INSTRUCTIONS FOR THE TASK: Print all entries word for word.

EXERCISE MATERIALS:
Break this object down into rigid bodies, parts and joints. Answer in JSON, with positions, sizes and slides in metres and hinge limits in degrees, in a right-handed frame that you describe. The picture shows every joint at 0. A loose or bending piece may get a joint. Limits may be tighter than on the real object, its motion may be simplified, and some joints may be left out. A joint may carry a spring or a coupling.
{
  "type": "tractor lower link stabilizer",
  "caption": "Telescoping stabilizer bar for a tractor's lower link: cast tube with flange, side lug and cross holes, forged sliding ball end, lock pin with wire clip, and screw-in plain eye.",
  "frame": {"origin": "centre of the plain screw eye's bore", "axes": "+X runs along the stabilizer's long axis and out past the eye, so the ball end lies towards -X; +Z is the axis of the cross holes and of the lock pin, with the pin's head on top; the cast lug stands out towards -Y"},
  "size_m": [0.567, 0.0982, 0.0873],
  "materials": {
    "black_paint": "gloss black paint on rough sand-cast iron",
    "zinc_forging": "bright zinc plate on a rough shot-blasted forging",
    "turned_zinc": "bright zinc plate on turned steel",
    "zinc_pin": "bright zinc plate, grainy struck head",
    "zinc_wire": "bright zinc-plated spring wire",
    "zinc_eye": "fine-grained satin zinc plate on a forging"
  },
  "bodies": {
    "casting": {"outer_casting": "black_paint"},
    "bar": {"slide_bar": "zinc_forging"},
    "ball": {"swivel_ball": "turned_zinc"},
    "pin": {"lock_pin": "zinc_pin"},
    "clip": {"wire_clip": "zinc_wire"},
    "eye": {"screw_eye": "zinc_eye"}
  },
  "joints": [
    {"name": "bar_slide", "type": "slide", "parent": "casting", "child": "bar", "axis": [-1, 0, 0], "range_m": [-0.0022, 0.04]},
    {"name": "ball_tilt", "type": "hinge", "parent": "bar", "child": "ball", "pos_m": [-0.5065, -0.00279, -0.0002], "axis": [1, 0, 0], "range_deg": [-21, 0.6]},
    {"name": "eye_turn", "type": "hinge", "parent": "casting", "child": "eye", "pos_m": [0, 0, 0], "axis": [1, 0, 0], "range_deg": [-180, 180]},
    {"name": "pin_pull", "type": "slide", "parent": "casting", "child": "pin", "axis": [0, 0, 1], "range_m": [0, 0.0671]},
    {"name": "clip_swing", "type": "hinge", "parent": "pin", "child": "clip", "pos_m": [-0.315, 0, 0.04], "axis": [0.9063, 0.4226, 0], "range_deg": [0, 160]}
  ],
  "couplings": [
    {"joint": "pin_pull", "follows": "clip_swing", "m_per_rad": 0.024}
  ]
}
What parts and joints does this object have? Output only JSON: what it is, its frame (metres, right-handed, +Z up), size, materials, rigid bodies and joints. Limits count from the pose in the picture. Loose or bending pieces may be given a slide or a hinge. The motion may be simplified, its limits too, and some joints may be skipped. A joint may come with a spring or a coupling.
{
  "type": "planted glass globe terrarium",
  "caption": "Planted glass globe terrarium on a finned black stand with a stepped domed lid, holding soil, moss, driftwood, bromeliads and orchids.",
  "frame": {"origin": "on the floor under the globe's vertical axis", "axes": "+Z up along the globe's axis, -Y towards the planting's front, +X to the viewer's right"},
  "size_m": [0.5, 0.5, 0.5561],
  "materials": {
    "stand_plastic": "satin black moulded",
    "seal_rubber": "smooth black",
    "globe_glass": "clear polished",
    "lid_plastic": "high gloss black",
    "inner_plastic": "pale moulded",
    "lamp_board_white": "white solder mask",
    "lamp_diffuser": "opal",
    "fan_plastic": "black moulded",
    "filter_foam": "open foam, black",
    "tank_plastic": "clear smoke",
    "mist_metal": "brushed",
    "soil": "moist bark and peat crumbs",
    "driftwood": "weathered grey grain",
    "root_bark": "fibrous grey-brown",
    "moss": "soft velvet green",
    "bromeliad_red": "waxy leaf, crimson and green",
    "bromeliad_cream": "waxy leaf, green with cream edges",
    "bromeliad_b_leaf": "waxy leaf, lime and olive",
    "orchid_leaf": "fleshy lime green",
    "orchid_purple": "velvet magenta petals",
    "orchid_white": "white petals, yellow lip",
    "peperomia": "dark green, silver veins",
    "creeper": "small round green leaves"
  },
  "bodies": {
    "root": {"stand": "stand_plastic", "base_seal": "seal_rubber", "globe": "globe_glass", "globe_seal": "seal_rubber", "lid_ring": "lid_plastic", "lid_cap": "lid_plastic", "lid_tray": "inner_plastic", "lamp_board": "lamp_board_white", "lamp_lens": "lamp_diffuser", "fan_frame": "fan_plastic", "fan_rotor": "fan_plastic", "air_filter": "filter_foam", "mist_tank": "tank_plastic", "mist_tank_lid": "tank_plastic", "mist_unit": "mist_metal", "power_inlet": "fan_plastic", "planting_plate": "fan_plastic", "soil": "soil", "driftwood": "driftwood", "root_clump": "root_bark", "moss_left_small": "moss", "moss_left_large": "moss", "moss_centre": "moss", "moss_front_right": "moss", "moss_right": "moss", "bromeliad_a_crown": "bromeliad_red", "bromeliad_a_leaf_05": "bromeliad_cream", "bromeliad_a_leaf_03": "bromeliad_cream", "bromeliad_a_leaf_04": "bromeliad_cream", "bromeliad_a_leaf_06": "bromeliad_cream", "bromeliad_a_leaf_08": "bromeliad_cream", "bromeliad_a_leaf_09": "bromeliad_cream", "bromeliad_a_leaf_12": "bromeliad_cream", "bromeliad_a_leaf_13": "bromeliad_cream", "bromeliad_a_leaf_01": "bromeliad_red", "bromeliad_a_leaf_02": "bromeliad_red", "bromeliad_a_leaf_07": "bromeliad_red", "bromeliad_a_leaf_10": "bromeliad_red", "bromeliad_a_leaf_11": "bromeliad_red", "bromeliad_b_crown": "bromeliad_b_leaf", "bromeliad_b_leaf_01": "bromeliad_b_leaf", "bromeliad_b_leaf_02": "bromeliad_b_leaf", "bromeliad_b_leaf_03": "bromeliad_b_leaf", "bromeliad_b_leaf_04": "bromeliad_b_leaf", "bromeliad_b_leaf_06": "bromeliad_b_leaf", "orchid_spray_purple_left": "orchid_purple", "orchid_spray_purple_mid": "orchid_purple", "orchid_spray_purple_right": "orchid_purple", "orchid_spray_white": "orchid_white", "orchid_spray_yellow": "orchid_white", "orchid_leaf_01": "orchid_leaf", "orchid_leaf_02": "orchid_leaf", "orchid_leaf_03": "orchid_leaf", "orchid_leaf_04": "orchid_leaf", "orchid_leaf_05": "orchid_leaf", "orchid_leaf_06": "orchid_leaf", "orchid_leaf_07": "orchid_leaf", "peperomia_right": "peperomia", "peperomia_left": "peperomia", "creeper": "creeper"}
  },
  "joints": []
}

COMPLETE RESPONSE:
Break this object down into rigid bodies, parts and joints. Answer in JSON, with positions, sizes and slides in metres and hinge limits in degrees, in a right-handed frame that you describe. The picture shows every joint at 0. A loose or bending piece may get a joint. Limits may be tighter than on the real object, its motion may be simplified, and some joints may be left out. A joint may carry a spring or a coupling.
{
  "type": "tractor lower link stabilizer",
  "caption": "Telescoping stabilizer bar for a tractor's lower link: cast tube with flange, side lug and cross holes, forged sliding ball end, lock pin with wire clip, and screw-in plain eye.",
  "frame": {"origin": "centre of the plain screw eye's bore", "axes": "+X runs along the stabilizer's long axis and out past the eye, so the ball end lies towards -X; +Z is the axis of the cross holes and of the lock pin, with the pin's head on top; the cast lug stands out towards -Y"},
  "size_m": [0.567, 0.0982, 0.0873],
  "materials": {
    "black_paint": "gloss black paint on rough sand-cast iron",
    "zinc_forging": "bright zinc plate on a rough shot-blasted forging",
    "turned_zinc": "bright zinc plate on turned steel",
    "zinc_pin": "bright zinc plate, grainy struck head",
    "zinc_wire": "bright zinc-plated spring wire",
    "zinc_eye": "fine-grained satin zinc plate on a forging"
  },
  "bodies": {
    "casting": {"outer_casting": "black_paint"},
    "bar": {"slide_bar": "zinc_forging"},
    "ball": {"swivel_ball": "turned_zinc"},
    "pin": {"lock_pin": "zinc_pin"},
    "clip": {"wire_clip": "zinc_wire"},
    "eye": {"screw_eye": "zinc_eye"}
  },
  "joints": [
    {"name": "bar_slide", "type": "slide", "parent": "casting", "child": "bar", "axis": [-1, 0, 0], "range_m": [-0.0022, 0.04]},
    {"name": "ball_tilt", "type": "hinge", "parent": "bar", "child": "ball", "pos_m": [-0.5065, -0.00279, -0.0002], "axis": [1, 0, 0], "range_deg": [-21, 0.6]},
    {"name": "eye_turn", "type": "hinge", "parent": "casting", "child": "eye", "pos_m": [0, 0, 0], "axis": [1, 0, 0], "range_deg": [-180, 180]},
    {"name": "pin_pull", "type": "slide", "parent": "casting", "child": "pin", "axis": [0, 0, 1], "range_m": [0, 0.0671]},
    {"name": "clip_swing", "type": "hinge", "parent": "pin", "child": "clip", "pos_m": [-0.315, 0, 0.04], "axis": [0.9063, 0.4226, 0], "range_deg": [0, 160]}
  ],
  "couplings": [
    {"joint": "pin_pull", "follows": "clip_swing", "m_per_rad": 0.024}
  ]
}
What parts and joints does this object have? Output only JSON: what it is, its frame (metres, right-handed, +Z up), size, materials, rigid bodies and joints. Limits count from the pose in the picture. Loose or bending pieces may be given a slide or a hinge. The motion may be simplified, its limits too, and some joints may be skipped. A joint may come with a spring or a coupling.
{
  "type": "planted glass globe terrarium",
  "caption": "Planted glass globe terrarium on a finned black stand with a stepped domed lid, holding soil, moss, driftwood, bromeliads and orchids.",
  "frame": {"origin": "on the floor under the globe's vertical axis", "axes": "+Z up along the globe's axis, -Y towards the planting's front, +X to the viewer's right"},
  "size_m": [0.5, 0.5, 0.5561],
  "materials": {
    "stand_plastic": "satin black moulded",
    "seal_rubber": "smooth black",
    "globe_glass": "clear polished",
    "lid_plastic": "high gloss black",
    "inner_plastic": "pale moulded",
    "lamp_board_white": "white solder mask",
    "lamp_diffuser": "opal",
    "fan_plastic": "black moulded",
    "filter_foam": "open foam, black",
    "tank_plastic": "clear smoke",
    "mist_metal": "brushed",
    "soil": "moist bark and peat crumbs",
    "driftwood": "weathered grey grain",
    "root_bark": "fibrous grey-brown",
    "moss": "soft velvet green",
    "bromeliad_red": "waxy leaf, crimson and green",
    "bromeliad_cream": "waxy leaf, green with cream edges",
    "bromeliad_b_leaf": "waxy leaf, lime and olive",
    "orchid_leaf": "fleshy lime green",
    "orchid_purple": "velvet magenta petals",
    "orchid_white": "white petals, yellow lip",
    "peperomia": "dark green, silver veins",
    "creeper": "small round green leaves"
  },
  "bodies": {
    "root": {"stand": "stand_plastic", "base_seal": "seal_rubber", "globe": "globe_glass", "globe_seal": "seal_rubber", "lid_ring": "lid_plastic", "lid_cap": "lid_plastic", "lid_tray": "inner_plastic", "lamp_board": "lamp_board_white", "lamp_lens": "lamp_diffuser", "fan_frame": "fan_plastic", "fan_rotor": "fan_plastic", "air_filter": "filter_foam", "mist_tank": "tank_plastic", "mist_tank_lid": "tank_plastic", "mist_unit": "mist_metal", "power_inlet": "fan_plastic", "planting_plate": "fan_plastic", "soil": "soil", "driftwood": "driftwood", "root_clump": "root_bark", "moss_left_small": "moss", "moss_left_large": "moss", "moss_centre": "moss", "moss_front_right": "moss", "moss_right": "moss", "bromeliad_a_crown": "bromeliad_red", "bromeliad_a_leaf_05": "bromeliad_cream", "bromeliad_a_leaf_03": "bromeliad_cream", "bromeliad_a_leaf_04": "bromeliad_cream", "bromeliad_a_leaf_06": "bromeliad_cream", "bromeliad_a_leaf_08": "bromeliad_cream", "bromeliad_a_leaf_09": "bromeliad_cream", "bromeliad_a_leaf_12": "bromeliad_cream", "bromeliad_a_leaf_13": "bromeliad_cream", "bromeliad_a_leaf_01": "bromeliad_red", "bromeliad_a_leaf_02": "bromeliad_red", "bromeliad_a_leaf_07": "bromeliad_red", "bromeliad_a_leaf_10": "bromeliad_red", "bromeliad_a_leaf_11": "bromeliad_red", "bromeliad_b_crown": "bromeliad_b_leaf", "bromeliad_b_leaf_01": "bromeliad_b_leaf", "bromeliad_b_leaf_02": "bromeliad_b_leaf", "bromeliad_b_leaf_03": "bromeliad_b_leaf", "bromeliad_b_leaf_04": "bromeliad_b_leaf", "bromeliad_b_leaf_06": "bromeliad_b_leaf", "orchid_spray_purple_left": "orchid_purple", "orchid_spray_purple_mid": "orchid_purple", "orchid_spray_purple_right": "orchid_purple", "orchid_spray_white": "orchid_white", "orchid_spray_yellow": "orchid_white", "orchid_leaf_01": "orchid_leaf", "orchid_leaf_02": "orchid_leaf", "orchid_leaf_03": "orchid_leaf", "orchid_leaf_04": "orchid_leaf", "orchid_leaf_05": "orchid_leaf", "orchid_leaf_06": "orchid_leaf", "orchid_leaf_07": "orchid_leaf", "peperomia_right": "peperomia", "peperomia_left": "peperomia", "creeper": "creeper"}
  },
  "joints": []
}